TL;DR — when each one wins
Pick AppSpace if your organisation is consolidating around a single workplace-experience platform that covers signage, room booking, employee directory, intranet, and a mobile app — and the cost of that broader platform is justified by replacing four separate workplace tools at once. AppSpace's deep Microsoft 365, Cisco, Zoom, and Webex integrations earn them a real seat at enterprise IT tables.
Pick CrownTV if signage is the actual problem — customer-facing screens in retail, restaurants, lobbies, or branch offices — and you want one operator owning displays, install, software, and content.
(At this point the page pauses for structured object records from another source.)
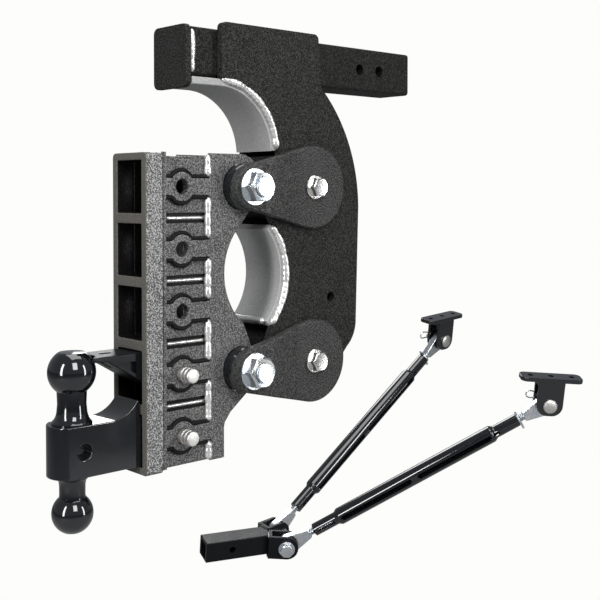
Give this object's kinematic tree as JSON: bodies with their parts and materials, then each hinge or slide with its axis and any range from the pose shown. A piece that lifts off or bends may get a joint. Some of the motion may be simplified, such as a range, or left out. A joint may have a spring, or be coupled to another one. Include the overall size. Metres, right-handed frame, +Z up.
{
  "type": "weight distribution hitch",
  "caption": "Drop hitch with a torsion-suspended slotted receiver, dual-ball mount and pintle lock, with a V kit of two turnbuckle arms, clevises and trailer-frame brackets.",
  "frame": {"origin": "middle of the end face of the square shank, which slides into the vehicle receiver", "axes": "+X along the shank towards the towing vehicle, +Z up, the hitch symmetric about Y = 0"},
  "size_m": [1.7859, 1.023, 1.1373],
  "materials": {
    "textured_charcoal_paint": "textured powder coat, charcoal with a fine lighter speckle",
    "gloss_black_paint": "gloss black",
    "zinc_plate": "bright zinc plate, bluish white",
    "turned_stainless": "turned stainless steel",
    "shaft_steel": "plain machined steel",
    "torsion_rubber": "matt black bonded rubber"
  },
  "bodies": {
    "c_frame": {"shank": "textured_charcoal_paint", "shank_end_cap": "textured_charcoal_paint", "near_side_plate": "textured_charcoal_paint", "far_side_plate": "textured_charcoal_paint", "upper_curved_wall": "textured_charcoal_paint", "lower_curved_wall": "textured_charcoal_paint", "back_strip": "textured_charcoal_paint", "upper_torsion_housing": "textured_charcoal_paint", "lower_torsion_housing": "textured_charcoal_paint", "upper_torsion_rubber": "torsion_rubber", "lower_torsion_rubber": "torsion_rubber"},
    "upper_arms": {"upper_near_arm": "textured_charcoal_paint", "upper_far_arm": "textured_charcoal_paint", "upper_torsion_shaft": "shaft_steel", "upper_near_arm_bolt": "zinc_plate", "upper_far_arm_bolt": "zinc_plate"},
    "lower_arms": {"lower_near_arm": "textured_charcoal_paint", "lower_far_arm": "textured_charcoal_paint", "lower_torsion_shaft": "shaft_steel", "lower_near_arm_bolt": "zinc_plate", "lower_far_arm_bolt": "zinc_plate"},
    "carrier": {"receiver_collar": "textured_charcoal_paint", "receiver_box": "textured_charcoal_paint", "near_side_ladder": "textured_charcoal_paint", "far_side_ladder": "textured_charcoal_paint", "upper_pivot_sleeve": "gloss_black_paint", "lower_pivot_sleeve": "gloss_black_paint", "upper_pivot_bolt": "zinc_plate", "upper_pivot_nut": "zinc_plate", "lower_pivot_bolt": "zinc_plate", "lower_pivot_nut": "zinc_plate", "ball_mount_body": "gloss_black_paint", "upper_ball": "gloss_black_paint", "lower_ball": "gloss_black_paint", "pintle_lock": "gloss_black_paint"},
    "lower_pin": {"lower_hitch_pin": "turned_stainless"},
    "upper_pin": {"upper_hitch_pin": "turned_stainless"},
    "kit_base": {"kit_insert_tube": "gloss_black_paint", "near_clevis": "gloss_black_paint", "near_clevis_bolt": "zinc_plate", "near_clevis_nut": "zinc_plate", "near_swivel_ball": "zinc_plate", "far_clevis": "gloss_black_paint", "far_clevis_bolt": "zinc_plate", "far_clevis_nut": "zinc_plate", "far_swivel_ball": "zinc_plate"},
    "near_lower_eye": {"near_lower_rod_end": "zinc_plate"},
    "near_tube": {"near_turnbuckle_tube": "gloss_black_paint"},
    "near_upper_eye": {"near_upper_rod_end": "zinc_plate"},
    "near_nut": {"near_lock_nut": "zinc_plate"},
    "near_bracket": {"near_frame_bracket": "gloss_black_paint"},
    "near_pin": {"near_bracket_pin": "turned_stainless"},
    "near_clip": {"near_hairpin_clip": "zinc_plate"},
    "far_lower_eye": {"far_lower_rod_end": "zinc_plate"},
    "far_tube": {"far_turnbuckle_tube": "gloss_black_paint"},
    "far_upper_eye": {"far_upper_rod_end": "zinc_plate"},
    "far_nut": {"far_lock_nut": "zinc_plate"},
    "far_bracket": {"far_frame_bracket": "gloss_black_paint"},
    "far_pin": {"far_bracket_pin": "turned_stainless"},
    "far_clip": {"far_hairpin_clip": "zinc_plate"}
  },
  "joints": [
    {"name": "upper_arms_swing", "type": "hinge", "parent": "c_frame", "child": "upper_arms", "pos_m": [-0.224, 0, -0.176], "axis": [0, -1, 0], "range_deg": [-3, 15], "stiffness_Nm_per_rad": 2000, "springref_deg": -0.48},
    {"name": "lower_arms_swing", "type": "hinge", "parent": "c_frame", "child": "lower_arms", "pos_m": [-0.224, 0, -0.42], "axis": [0, -1, 0], "range_deg": [-3.2, 15.2], "stiffness_Nm_per_rad": 2000, "springref_deg": -0.48},
    {"name": "carrier_stays_level", "type": "hinge", "parent": "upper_arms", "child": "carrier", "pos_m": [-0.342, 0, -0.176], "axis": [0, -1, 0], "range_deg": [-15.2, 3.2]},
    {"name": "lower_pin_pull", "type": "slide", "parent": "carrier", "child": "lower_pin", "axis": [0, 1, 0], "range_m": [0, 0.11]},
    {"name": "upper_pin_pull", "type": "slide", "parent": "carrier", "child": "upper_pin", "axis": [0, 1, 0], "range_m": [0, 0.11]},
    {"name": "kit_lifts_away", "type": "slide", "parent": "c_frame", "child": "kit_base", "axis": [0, 0, 1], "range_m": [0, 0.15]},
    {"name": "near_arm_pitch", "type": "hinge", "parent": "kit_base", "child": "near_lower_eye", "pos_m": [0.49042, 0.80209, -1.06516], "axis": [-0.6487, -0.7437, -0.1618], "range_deg": [-35, 45]},
    {"name": "near_tube_spin", "type": "hinge", "parent": "near_lower_eye", "child": "near_tube", "pos_m": [0.49042, 0.80209, -1.06516], "axis": [0.5987, -0.6299, 0.4947], "range_deg": [0, 721]},
    {"name": "near_rod_extend", "type": "slide", "parent": "near_lower_eye", "child": "near_upper_eye", "axis": [0.5987, -0.6299, 0.4947], "range_m": [0, 0.01016]},
    {"name": "near_lock_nut_spin", "type": "hinge", "parent": "near_upper_eye", "child": "near_nut", "pos_m": [0.93349, 0.33595, -0.6991], "axis": [0.5987, -0.6299, 0.4947], "range_deg": [0, 360]},
    {"name": "near_bracket_tilt", "type": "hinge", "parent": "near_upper_eye", "child": "near_bracket", "pos_m": [0.93349, 0.33595, -0.6991], "axis": [-0.6487, -0.7437, -0.1618], "range_deg": [-35, 35]},
    {"name": "near_pin_spin", "type": "hinge", "parent": "near_bracket", "child": "near_pin", "pos_m": [0.93349, 0.33595, -0.6991], "axis": [0.6487, 0.7437, 0.1618], "range_deg": [-180, 180]},
    {"name": "near_clip_pull", "type": "slide", "parent": "near_pin", "child": "near_clip", "axis": [-0.7588, 0.6482, 0.0631], "range_m": [0, 0.04]},
    {"name": "far_arm_pitch", "type": "hinge", "parent": "kit_base", "child": "far_lower_eye", "pos_m": [0.51526, 0.87223, -1.05204], "axis": [0.0361, -0.9862, -0.1618], "range_deg": [-35, 45]},
    {"name": "far_tube_spin", "type": "hinge", "parent": "far_lower_eye", "child": "far_tube", "pos_m": [0.51526, 0.87223, -1.05204], "axis": [0.7973, -0.0691, 0.5996], "range_deg": [0, 721]},
    {"name": "far_rod_extend", "type": "slide", "parent": "far_lower_eye", "child": "far_upper_eye", "axis": [0.7973, -0.0691, 0.5996], "range_m": [0, 0.01016]},
    {"name": "far_lock_nut_spin", "type": "hinge", "parent": "far_upper_eye", "child": "far_nut", "pos_m": [1.10528, 0.82106, -0.60835], "axis": [0.7973, -0.0691, 0.5996], "range_deg": [0, 360]},
    {"name": "far_bracket_tilt", "type": "hinge", "parent": "far_upper_eye", "child": "far_bracket", "pos_m": [1.10528, 0.82106, -0.60835], "axis": [0.0361, -0.9862, -0.1618], "range_deg": [-35, 35]},
    {"name": "far_pin_spin", "type": "hinge", "parent": "far_bracket", "child": "far_pin", "pos_m": [1.10528, 0.82106, -0.60835], "axis": [-0.0361, 0.9862, 0.1618], "range_deg": [-180, 180]},
    {"name": "far_clip_pull", "type": "slide", "parent": "far_pin", "child": "far_clip", "axis": [-0.9977, -0.0262, -0.0631], "range_m": [0, 0.04]}
  ],
  "couplings": [
    {"joint": "lower_arms_swing", "follows": "upper_arms_swing", "ratio": 1},
    {"joint": "carrier_stays_level", "follows": "upper_arms_swing", "ratio": -1},
    {"joint": "near_tube_spin", "follows": "near_rod_extend", "rad_per_m": 1236.8},
    {"joint": "far_tube_spin", "follows": "far_rod_extend", "rad_per_m": 1236.8}
  ]
}
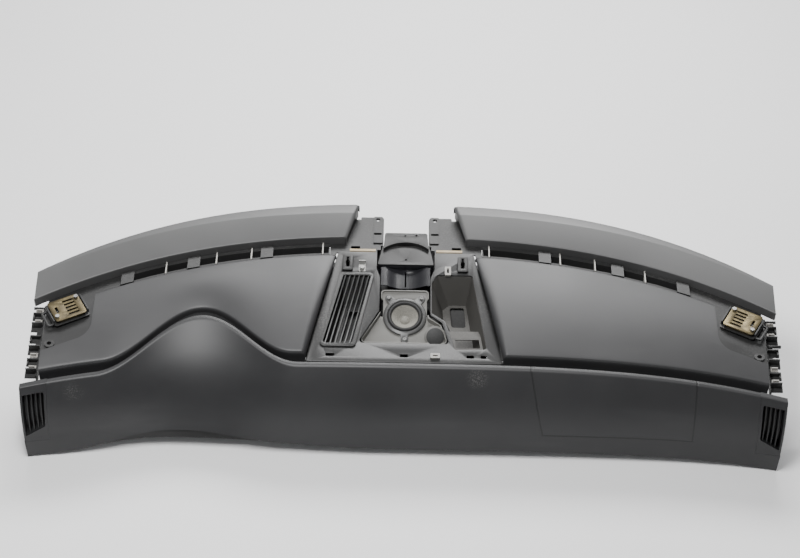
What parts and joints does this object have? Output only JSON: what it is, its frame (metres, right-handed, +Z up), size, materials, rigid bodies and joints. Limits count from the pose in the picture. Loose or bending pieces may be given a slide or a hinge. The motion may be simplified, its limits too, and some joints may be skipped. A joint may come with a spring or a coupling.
{
  "type": "car dashboard",
  "caption": "Padded dashboard top with a cowled instrument hood, open centre well with speaker and air outlets, demister slots and windscreen trims.",
  "frame": {"origin": "middle of the underside of the part's bounding box", "axes": "+X to the passenger side, across the car; +Y towards the windscreen; +Z up"},
  "size_m": [1.4466, 0.4804, 0.2397],
  "materials": {
    "front_skin": "fine grain, satin",
    "deck_skin": "fine grain, satin",
    "trim_skin": "smooth satin",
    "black_plastic": "moulded, matte",
    "duct_plastic": "moulded, matte",
    "well_plastic": "moulded, matte",
    "shelf_plastic": "moulded, matte",
    "pale_plastic": "moulded, matte",
    "gloss_black": "glossy",
    "beige_foam": "soft foam",
    "black_rubber": "soft rubber",
    "cone_paper": "pressed pulp, matte",
    "ferrite": "sintered, matte",
    "zinc_steel": "zinc plated",
    "bronze_steel": "yellow passivated"
  },
  "bodies": {
    "root": {"front_pad": "front_skin", "deck_pad_left": "deck_skin", "deck_pad_right": "deck_skin", "windscreen_trim_left": "trim_skin", "windscreen_trim_right": "trim_skin", "side_vent_left": "front_skin", "side_vent_right": "front_skin", "vent_vanes_left": "black_plastic", "vent_vanes_right": "black_plastic", "carrier": "black_plastic", "airbag_chute": "black_plastic", "demister_duct_left": "duct_plastic", "demister_duct_right": "duct_plastic", "demister_fins_left": "pale_plastic", "demister_fins_right": "pale_plastic", "trim_retainers_left": "black_plastic", "trim_retainers_right": "black_plastic", "foam_seal_left": "beige_foam", "foam_seal_right": "beige_foam", "well_frame": "well_plastic", "outlet_grille": "well_plastic", "outlet_box": "black_plastic", "duct_recess": "shelf_plastic", "speaker_baffle": "duct_plastic", "speaker_basket": "black_plastic", "speaker_surround": "black_rubber", "speaker_cone": "cone_paper", "speaker_dust_cap": "cone_paper", "speaker_magnet": "ferrite", "speaker_screws": "zinc_steel", "blanking_disc": "duct_plastic", "speaker_cowl": "gloss_black", "display_housing": "gloss_black", "display_cover": "black_plastic", "clip_sockets": "black_plastic", "upper_clip": "pale_plastic", "lower_clip": "pale_plastic", "strap_bracket": "zinc_steel", "strap_bolt": "zinc_steel", "end_bracket_left": "bronze_steel", "end_bracket_right": "bronze_steel", "bracket_block_left": "black_plastic", "bracket_block_right": "black_plastic", "bracket_bolts_left": "zinc_steel", "bracket_bolts_right": "zinc_steel", "end_rail_left": "black_plastic", "end_rail_right": "black_plastic", "rail_clips_left": "pale_plastic", "rail_clips_right": "pale_plastic", "locating_pin": "black_plastic"}
  },
  "joints": []
}
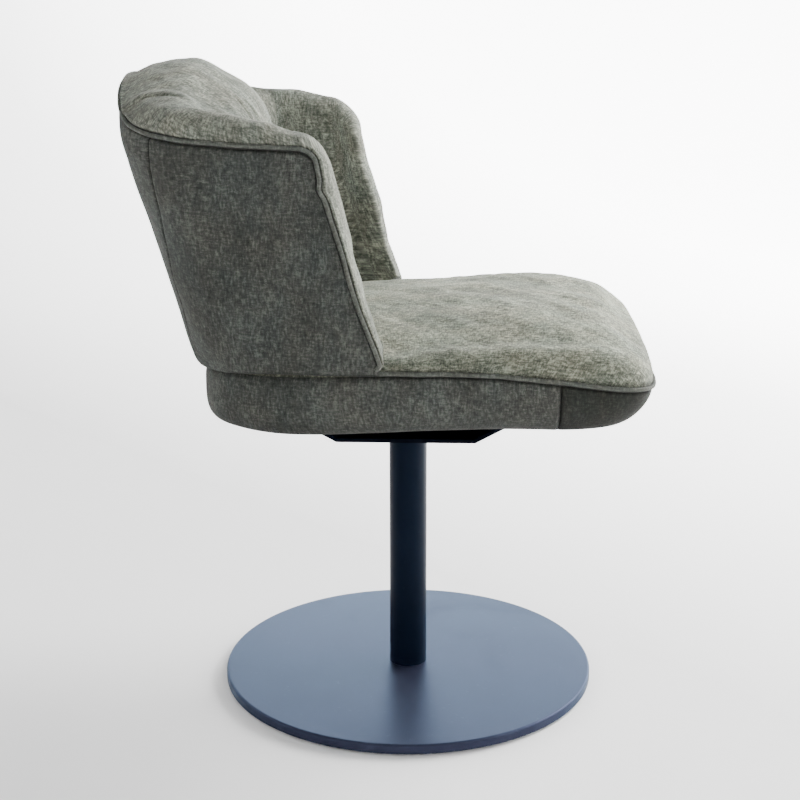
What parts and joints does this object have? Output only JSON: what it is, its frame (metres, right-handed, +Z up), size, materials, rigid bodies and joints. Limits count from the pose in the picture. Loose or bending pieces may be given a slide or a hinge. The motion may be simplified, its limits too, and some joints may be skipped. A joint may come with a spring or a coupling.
{
  "type": "swivel dining chair",
  "caption": "Upholstered tub chair with a crowned seat and a wrap-round backrest, free to swivel on a round steel column over a flat disc base.",
  "frame": {"origin": "on the floor, under the swivel axis, at the centre of the floor pad's underside", "axes": "+Z up along the column, -Y the way the sitter faces, +X to the sitter's left; the chair is a mirror image about X = 0"},
  "size_m": [0.5366, 0.6599, 0.8319],
  "materials": {
    "upholstery": "short-pile woven chenille, mottled grey-green, soft sheen",
    "dust_cloth": "black non-woven dust cloth",
    "foam": "cut polyurethane foam and polyester wadding",
    "plywood": "unfinished moulded birch plywood",
    "steel_black": "satin blue-black powder coat",
    "bare_steel": "zinc-plated steel",
    "plastic_black": "moulded black plastic"
  },
  "bodies": {
    "pedestal": {"base_floor_pad": "plastic_black", "base_disc": "steel_black", "column_tube": "steel_black", "column_foot_plug": "bare_steel", "column_bolt": "bare_steel", "column_bolt_washer": "bare_steel", "lower_bush": "plastic_black", "upper_bush": "plastic_black", "thrust_washer": "plastic_black"},
    "seat": {"swivel_spindle": "bare_steel", "spindle_washer": "bare_steel", "spindle_circlip": "bare_steel", "swivel_saddle": "steel_black", "saddle_bolts": "bare_steel", "saddle_nuts": "bare_steel", "seat_board": "plywood", "seat_dust_cover": "dust_cloth", "seat_foam": "foam", "seat_top_cover": "upholstery", "seat_front_border": "upholstery", "seat_side_border": "upholstery", "seat_piping": "upholstery", "back_brackets": "steel_black", "bracket_screws": "bare_steel", "bracket_bolts": "bare_steel", "bracket_nuts": "bare_steel", "backrest_shell": "plywood", "backrest_foam": "foam", "backrest_wadding": "foam", "back_outer_panel": "upholstery", "right_side_panel": "upholstery", "left_side_panel": "upholstery", "backrest_inner_cover": "upholstery", "backrest_piping": "upholstery"}
  },
  "joints": [
    {"name": "seat_swivel", "type": "hinge", "parent": "pedestal", "child": "seat", "pos_m": [0, 0, 0.3545], "axis": [0, 0, 1], "continuous": true}
  ]
}
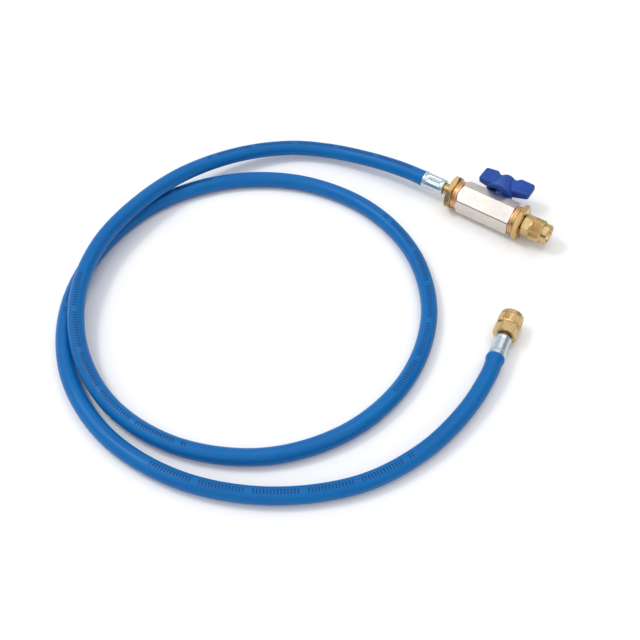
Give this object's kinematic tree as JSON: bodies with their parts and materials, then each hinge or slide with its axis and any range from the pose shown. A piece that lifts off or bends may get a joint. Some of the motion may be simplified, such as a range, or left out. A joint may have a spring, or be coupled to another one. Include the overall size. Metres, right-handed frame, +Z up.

You don't want to license a workplace platform to solve a signage problem, and you don't want to wait through an enterprise sales cycle to get a per-screen quote.
Consider both if you're a large enterprise running AppSpace internally for workplace experience and you have customer-facing screens (retail outlets, dealership showrooms, branch lobbies) where install consistency and commercial-grade hardware matter more than mobile-app integration. AppSpace handles the workplace; CrownTV handles the customer-facing surface area.
Where AppSpace is genuinely the better fit
AppSpace is one of the most broadly scoped workplace platforms in the category — they're not a signage CMS that grew sideways; they were built around the unified-workplace thesis. There are situations where they beat us cleanly. If any of these describe you, go check AppSpace's enterprise pricing flow directly — the platform breadth may save you the cost of multiple separate tools.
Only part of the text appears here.